Start

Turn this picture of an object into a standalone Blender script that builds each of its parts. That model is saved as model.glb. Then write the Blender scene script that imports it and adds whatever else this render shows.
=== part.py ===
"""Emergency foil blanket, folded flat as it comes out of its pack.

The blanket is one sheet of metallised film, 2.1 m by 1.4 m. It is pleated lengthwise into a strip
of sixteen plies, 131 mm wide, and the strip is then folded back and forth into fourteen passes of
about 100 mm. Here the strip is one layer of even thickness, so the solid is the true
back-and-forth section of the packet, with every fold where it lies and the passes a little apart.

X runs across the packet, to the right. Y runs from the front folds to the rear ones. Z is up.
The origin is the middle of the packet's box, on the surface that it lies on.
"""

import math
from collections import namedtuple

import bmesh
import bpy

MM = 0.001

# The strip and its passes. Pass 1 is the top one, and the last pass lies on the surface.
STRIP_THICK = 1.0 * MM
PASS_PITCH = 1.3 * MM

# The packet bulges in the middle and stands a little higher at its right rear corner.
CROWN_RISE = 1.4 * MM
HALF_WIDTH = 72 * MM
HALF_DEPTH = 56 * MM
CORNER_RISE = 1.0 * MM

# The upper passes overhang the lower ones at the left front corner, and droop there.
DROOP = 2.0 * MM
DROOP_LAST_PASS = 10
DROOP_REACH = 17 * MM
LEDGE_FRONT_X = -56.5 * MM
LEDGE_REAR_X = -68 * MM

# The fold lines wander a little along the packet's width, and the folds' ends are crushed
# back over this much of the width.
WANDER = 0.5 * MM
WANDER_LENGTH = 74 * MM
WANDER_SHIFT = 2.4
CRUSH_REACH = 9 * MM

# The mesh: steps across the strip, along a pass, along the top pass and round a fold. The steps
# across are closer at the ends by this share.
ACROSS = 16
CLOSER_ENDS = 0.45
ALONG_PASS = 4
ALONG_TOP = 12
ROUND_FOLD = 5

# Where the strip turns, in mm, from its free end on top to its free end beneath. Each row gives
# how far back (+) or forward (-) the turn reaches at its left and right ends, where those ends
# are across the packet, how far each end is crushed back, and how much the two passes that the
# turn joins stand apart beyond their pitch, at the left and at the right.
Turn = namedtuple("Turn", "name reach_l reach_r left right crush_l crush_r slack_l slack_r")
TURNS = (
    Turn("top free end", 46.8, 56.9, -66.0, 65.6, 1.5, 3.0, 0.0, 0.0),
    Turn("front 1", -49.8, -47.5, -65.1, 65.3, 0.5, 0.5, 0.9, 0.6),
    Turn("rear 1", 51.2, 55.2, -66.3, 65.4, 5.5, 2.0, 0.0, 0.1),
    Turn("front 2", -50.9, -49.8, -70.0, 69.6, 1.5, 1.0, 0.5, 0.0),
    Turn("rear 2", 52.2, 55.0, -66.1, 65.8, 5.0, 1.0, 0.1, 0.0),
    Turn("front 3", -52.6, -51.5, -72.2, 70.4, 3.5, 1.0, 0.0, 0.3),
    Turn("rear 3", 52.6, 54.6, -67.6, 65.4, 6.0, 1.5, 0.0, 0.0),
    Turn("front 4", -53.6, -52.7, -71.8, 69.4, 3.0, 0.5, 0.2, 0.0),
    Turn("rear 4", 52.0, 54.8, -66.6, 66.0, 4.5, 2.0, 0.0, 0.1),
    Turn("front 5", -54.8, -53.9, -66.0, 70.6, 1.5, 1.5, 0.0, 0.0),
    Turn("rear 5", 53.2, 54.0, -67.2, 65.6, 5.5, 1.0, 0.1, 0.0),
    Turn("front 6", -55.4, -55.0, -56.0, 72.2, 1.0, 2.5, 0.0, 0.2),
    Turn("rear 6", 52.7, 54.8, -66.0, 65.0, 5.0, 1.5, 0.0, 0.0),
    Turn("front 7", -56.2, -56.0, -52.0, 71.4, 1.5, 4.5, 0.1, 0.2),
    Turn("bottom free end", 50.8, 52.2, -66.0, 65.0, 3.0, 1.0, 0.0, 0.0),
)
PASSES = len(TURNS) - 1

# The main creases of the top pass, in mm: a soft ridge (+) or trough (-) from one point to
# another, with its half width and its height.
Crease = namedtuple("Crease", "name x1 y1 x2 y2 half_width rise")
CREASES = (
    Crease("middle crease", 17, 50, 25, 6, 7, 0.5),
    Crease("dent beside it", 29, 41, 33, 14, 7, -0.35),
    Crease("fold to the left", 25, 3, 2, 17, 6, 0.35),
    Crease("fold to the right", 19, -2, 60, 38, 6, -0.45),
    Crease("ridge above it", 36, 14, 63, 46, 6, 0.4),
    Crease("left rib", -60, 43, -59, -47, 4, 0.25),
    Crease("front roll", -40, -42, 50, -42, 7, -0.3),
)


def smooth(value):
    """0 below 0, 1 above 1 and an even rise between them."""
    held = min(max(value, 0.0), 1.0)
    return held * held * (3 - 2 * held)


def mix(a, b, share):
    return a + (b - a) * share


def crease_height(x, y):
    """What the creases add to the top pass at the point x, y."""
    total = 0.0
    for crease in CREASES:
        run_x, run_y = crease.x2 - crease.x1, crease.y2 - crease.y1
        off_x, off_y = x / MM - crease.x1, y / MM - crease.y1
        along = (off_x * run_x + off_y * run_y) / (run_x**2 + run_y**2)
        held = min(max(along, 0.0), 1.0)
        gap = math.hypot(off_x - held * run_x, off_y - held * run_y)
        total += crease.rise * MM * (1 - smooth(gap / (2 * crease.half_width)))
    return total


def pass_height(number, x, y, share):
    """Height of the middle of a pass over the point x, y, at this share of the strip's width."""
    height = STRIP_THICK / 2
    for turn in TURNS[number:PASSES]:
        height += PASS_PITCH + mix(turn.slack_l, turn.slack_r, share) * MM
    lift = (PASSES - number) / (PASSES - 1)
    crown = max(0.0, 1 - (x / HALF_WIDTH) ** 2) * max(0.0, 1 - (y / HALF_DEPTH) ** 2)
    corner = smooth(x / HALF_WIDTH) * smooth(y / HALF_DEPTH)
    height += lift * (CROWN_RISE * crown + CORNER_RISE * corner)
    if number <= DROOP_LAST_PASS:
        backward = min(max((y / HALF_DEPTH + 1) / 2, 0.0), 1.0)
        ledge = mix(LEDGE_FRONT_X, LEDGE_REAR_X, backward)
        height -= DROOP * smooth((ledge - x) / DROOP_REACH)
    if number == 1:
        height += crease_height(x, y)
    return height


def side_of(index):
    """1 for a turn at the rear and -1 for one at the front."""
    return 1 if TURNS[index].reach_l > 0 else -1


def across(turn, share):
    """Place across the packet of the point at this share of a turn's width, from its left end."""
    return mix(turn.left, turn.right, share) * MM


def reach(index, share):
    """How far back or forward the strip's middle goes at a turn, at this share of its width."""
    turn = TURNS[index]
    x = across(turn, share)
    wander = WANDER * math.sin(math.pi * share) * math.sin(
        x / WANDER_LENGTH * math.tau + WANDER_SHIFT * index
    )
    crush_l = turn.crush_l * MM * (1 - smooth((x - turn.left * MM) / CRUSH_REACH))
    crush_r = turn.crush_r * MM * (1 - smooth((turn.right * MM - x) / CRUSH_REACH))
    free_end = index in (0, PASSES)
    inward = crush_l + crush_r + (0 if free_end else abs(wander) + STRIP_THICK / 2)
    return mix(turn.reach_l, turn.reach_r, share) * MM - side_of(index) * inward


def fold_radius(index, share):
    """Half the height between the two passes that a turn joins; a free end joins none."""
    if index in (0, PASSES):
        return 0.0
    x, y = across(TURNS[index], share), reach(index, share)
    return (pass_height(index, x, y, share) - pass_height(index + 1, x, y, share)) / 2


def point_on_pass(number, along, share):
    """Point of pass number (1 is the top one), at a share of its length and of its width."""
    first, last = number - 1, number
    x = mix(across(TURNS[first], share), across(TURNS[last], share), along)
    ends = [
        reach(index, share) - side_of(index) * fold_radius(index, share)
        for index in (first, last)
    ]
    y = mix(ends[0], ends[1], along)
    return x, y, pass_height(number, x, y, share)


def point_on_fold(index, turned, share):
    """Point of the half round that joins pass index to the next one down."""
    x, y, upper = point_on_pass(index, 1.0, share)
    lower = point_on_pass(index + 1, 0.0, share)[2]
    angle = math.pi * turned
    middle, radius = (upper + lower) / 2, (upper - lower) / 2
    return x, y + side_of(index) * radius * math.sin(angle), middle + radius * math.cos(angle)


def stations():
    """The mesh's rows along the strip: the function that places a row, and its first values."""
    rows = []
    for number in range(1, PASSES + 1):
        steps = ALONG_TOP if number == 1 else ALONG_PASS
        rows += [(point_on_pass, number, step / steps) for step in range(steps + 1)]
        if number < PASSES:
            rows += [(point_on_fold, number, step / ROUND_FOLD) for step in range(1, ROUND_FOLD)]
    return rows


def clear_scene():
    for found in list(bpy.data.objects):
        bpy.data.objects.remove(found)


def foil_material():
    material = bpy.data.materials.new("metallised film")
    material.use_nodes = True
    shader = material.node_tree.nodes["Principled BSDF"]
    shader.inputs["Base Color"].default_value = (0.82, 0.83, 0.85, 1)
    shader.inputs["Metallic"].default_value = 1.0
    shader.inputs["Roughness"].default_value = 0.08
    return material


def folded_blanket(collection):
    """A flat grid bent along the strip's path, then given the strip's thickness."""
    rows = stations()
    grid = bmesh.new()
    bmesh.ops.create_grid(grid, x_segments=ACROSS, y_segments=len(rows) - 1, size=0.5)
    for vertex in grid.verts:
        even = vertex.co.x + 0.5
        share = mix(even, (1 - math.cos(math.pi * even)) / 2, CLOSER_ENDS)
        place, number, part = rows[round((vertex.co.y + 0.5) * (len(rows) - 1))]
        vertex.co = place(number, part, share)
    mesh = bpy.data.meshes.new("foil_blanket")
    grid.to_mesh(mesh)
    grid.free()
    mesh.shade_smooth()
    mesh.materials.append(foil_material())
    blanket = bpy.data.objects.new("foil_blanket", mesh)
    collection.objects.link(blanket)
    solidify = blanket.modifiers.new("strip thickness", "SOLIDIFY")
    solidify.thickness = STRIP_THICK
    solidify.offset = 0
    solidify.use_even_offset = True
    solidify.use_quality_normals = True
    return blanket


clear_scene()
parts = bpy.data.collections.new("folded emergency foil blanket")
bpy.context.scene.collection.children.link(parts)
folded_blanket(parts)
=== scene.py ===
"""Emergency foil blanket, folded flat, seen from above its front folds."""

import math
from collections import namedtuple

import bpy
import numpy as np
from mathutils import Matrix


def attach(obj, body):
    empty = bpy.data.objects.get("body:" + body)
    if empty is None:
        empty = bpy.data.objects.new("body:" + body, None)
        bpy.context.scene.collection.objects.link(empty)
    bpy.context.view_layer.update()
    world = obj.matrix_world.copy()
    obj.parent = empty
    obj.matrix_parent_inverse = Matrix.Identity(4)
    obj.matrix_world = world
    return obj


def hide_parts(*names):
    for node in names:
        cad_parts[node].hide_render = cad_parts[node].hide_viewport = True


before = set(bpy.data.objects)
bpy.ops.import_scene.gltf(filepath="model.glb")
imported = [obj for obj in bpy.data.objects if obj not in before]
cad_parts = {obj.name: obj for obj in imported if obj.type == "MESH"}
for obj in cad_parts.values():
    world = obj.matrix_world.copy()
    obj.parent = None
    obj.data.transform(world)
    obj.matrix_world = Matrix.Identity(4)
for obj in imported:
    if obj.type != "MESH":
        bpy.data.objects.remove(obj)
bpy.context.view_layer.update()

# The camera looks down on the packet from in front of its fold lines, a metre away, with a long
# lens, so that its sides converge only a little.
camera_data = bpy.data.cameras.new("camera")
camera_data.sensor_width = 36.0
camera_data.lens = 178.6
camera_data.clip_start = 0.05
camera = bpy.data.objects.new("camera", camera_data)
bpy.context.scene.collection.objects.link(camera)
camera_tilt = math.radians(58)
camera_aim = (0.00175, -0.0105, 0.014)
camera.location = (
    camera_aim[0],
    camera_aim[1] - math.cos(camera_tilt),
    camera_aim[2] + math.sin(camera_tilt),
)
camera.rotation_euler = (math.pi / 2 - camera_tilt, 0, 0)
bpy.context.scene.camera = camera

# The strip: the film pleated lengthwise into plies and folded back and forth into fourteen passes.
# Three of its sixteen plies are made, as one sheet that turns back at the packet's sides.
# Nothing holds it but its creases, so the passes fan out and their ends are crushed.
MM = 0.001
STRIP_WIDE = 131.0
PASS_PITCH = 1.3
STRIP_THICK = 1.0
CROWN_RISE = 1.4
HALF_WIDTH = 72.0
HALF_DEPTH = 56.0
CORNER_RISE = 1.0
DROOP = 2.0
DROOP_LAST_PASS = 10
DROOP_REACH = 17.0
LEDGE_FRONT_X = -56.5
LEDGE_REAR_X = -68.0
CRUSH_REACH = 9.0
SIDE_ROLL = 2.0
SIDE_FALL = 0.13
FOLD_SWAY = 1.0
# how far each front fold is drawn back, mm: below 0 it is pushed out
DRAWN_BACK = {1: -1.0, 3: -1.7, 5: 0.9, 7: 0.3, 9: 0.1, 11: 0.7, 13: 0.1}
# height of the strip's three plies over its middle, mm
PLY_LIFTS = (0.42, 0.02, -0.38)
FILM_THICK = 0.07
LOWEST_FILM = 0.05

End
Start

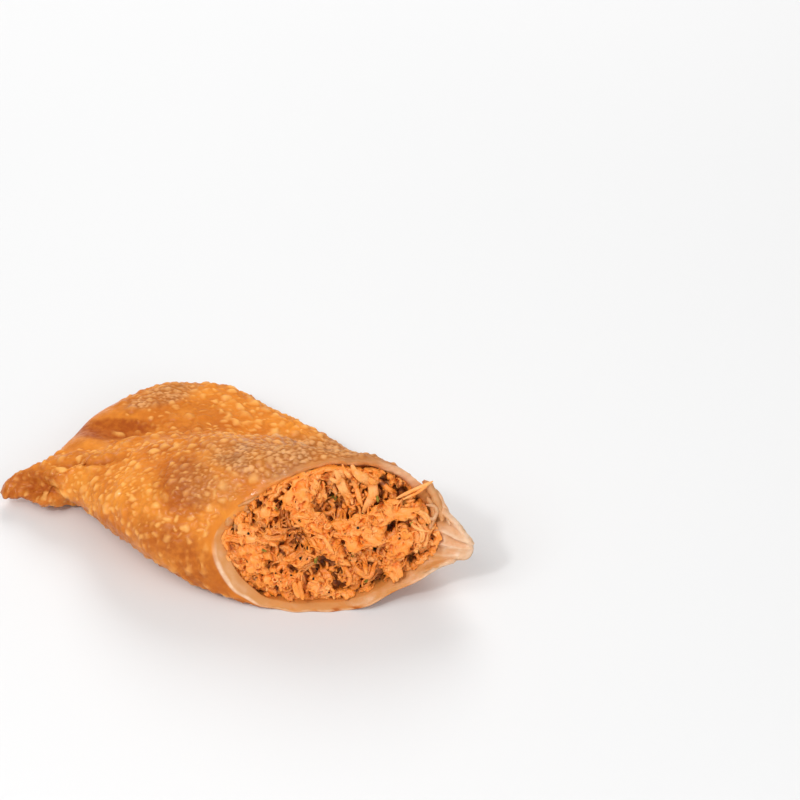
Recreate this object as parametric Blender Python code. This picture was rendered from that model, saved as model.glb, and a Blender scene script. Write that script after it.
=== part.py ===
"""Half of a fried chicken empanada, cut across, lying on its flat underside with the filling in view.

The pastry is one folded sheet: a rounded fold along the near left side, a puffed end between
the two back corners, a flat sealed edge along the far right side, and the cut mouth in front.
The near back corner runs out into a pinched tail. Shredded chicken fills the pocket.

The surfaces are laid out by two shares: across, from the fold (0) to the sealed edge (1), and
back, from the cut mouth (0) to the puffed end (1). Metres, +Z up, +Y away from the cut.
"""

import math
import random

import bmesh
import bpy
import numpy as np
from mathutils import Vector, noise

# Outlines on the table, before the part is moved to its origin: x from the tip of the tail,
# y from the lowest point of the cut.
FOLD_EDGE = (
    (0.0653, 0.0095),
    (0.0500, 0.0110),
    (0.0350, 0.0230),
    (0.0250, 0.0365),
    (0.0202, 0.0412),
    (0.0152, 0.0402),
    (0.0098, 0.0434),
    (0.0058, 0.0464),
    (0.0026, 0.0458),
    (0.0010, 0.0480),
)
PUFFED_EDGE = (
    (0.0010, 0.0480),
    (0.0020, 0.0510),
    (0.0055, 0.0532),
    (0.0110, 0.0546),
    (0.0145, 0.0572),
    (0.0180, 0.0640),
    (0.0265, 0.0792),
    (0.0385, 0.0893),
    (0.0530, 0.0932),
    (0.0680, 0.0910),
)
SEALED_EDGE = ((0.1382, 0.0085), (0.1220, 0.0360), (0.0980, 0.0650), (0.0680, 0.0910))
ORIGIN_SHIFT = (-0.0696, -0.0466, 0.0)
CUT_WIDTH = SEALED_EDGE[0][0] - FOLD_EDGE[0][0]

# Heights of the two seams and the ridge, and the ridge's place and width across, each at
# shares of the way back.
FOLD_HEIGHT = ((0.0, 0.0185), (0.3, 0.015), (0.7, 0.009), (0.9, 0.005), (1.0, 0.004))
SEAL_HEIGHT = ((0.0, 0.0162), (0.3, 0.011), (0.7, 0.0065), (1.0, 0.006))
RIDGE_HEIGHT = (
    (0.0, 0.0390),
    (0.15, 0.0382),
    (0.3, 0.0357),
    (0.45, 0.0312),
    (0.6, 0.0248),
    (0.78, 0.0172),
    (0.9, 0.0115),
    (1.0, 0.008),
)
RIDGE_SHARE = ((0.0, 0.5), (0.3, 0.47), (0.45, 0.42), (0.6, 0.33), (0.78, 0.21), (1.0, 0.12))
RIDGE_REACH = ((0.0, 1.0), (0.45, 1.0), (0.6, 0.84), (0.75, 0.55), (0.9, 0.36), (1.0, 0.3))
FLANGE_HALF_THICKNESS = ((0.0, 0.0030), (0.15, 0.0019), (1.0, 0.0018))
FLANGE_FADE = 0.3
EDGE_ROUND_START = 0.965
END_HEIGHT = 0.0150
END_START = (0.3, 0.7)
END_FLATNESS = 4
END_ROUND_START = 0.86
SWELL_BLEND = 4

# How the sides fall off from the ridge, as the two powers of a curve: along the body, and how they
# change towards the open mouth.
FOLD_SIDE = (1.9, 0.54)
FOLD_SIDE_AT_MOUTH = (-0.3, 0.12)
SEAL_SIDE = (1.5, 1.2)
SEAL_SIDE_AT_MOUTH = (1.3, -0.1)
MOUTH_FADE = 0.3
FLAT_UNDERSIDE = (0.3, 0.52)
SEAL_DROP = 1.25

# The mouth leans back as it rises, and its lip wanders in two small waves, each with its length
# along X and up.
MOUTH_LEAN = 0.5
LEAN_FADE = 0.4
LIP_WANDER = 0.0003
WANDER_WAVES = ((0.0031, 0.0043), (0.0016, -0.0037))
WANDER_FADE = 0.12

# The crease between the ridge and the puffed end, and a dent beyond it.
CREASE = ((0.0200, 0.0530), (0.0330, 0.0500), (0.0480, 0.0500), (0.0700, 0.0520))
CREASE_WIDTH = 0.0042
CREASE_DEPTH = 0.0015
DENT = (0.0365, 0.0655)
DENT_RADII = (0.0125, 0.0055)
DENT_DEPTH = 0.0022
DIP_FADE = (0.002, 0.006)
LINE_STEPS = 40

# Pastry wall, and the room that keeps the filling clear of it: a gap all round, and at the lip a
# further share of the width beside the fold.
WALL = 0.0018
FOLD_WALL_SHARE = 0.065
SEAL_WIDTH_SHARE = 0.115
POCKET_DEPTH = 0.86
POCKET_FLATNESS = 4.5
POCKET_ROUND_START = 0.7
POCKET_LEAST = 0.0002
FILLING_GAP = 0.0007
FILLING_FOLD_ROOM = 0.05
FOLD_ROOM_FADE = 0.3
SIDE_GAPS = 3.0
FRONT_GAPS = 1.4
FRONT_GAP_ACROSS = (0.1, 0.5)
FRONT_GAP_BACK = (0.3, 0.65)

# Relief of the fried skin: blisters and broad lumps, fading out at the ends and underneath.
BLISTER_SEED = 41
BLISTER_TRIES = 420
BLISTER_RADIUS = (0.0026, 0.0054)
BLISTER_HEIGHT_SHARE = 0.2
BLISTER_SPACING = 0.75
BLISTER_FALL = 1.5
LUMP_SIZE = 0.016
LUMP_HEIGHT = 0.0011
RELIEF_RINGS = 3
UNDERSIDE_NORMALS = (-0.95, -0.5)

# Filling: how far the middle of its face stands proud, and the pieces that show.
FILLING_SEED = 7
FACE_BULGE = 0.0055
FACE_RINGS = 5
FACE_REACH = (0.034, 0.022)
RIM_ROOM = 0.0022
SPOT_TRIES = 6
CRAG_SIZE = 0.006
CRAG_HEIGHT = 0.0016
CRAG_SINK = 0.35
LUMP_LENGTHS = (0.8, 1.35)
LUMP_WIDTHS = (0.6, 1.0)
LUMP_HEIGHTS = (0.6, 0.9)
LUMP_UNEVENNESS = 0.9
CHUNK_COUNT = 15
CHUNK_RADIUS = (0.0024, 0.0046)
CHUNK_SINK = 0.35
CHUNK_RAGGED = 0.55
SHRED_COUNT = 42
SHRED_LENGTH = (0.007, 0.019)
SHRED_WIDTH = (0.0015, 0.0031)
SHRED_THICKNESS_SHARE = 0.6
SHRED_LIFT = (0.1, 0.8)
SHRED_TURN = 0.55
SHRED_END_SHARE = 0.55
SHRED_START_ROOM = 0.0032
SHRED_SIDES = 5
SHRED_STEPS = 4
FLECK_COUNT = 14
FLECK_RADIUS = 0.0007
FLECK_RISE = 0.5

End
Start

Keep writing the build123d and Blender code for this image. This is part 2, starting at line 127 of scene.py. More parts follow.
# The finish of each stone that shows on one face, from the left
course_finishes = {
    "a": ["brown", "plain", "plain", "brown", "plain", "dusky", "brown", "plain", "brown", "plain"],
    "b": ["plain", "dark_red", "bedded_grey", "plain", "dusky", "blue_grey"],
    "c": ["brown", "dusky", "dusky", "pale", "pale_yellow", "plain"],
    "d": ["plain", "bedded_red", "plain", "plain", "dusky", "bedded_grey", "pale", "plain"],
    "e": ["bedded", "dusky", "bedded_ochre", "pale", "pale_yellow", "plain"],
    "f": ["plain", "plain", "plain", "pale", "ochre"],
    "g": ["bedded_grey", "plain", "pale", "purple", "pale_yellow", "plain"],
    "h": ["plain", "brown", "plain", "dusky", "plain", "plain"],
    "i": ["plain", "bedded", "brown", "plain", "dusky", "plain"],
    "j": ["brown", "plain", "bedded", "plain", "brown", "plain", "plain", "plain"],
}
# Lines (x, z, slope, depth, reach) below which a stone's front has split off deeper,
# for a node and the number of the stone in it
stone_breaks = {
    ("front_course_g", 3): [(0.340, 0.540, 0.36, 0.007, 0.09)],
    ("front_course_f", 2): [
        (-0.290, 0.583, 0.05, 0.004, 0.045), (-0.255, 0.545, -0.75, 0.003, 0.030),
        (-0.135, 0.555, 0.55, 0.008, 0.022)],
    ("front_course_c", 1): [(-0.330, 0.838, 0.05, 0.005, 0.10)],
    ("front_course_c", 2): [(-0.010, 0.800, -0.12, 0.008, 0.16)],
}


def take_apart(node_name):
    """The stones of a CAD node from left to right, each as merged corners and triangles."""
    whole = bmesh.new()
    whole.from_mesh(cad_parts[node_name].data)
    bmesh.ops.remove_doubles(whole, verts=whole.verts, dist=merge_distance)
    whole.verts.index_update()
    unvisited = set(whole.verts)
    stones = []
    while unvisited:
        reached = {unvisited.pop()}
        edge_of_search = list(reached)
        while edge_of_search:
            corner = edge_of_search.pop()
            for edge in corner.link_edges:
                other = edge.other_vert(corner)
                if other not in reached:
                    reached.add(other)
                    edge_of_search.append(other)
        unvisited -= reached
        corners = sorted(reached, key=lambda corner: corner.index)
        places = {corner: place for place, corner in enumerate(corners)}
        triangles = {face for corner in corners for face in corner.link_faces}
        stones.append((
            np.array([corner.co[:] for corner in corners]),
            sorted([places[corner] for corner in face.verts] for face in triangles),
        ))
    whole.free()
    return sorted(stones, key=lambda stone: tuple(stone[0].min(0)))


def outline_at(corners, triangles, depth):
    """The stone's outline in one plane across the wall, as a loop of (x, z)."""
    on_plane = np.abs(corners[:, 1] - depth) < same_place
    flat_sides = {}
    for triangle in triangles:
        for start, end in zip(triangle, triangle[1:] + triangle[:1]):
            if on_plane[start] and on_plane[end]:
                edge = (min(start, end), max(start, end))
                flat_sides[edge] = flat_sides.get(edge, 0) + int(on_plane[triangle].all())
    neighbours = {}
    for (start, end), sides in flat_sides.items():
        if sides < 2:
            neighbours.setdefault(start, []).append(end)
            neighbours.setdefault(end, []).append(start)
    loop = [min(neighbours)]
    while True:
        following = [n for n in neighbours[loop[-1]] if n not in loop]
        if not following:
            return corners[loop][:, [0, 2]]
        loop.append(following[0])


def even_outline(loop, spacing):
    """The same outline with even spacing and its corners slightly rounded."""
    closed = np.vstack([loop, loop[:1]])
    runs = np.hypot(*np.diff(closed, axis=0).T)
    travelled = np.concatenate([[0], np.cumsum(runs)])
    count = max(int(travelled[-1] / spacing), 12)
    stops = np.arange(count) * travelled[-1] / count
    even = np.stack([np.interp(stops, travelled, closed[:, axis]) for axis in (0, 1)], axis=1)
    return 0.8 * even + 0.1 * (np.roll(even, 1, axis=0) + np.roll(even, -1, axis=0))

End

Take the listing above and repeat exactly the lines from the one containing "solidify.use_quality_normals = True" through the one containing "obj.matrix_parent_inverse = Matrix.Identity(4)", both included.

** The response **
    solidify.use_quality_normals = True
    return blanket


clear_scene()
parts = bpy.data.collections.new("folded emergency foil blanket")
bpy.context.scene.collection.children.link(parts)
folded_blanket(parts)
=== scene.py ===
"""Emergency foil blanket, folded flat, seen from above its front folds."""

import math
from collections import namedtuple

import bpy
import numpy as np
from mathutils import Matrix


def attach(obj, body):
    empty = bpy.data.objects.get("body:" + body)
    if empty is None:
        empty = bpy.data.objects.new("body:" + body, None)
        bpy.context.scene.collection.objects.link(empty)
    bpy.context.view_layer.update()
    world = obj.matrix_world.copy()
    obj.parent = empty
    obj.matrix_parent_inverse = Matrix.Identity(4)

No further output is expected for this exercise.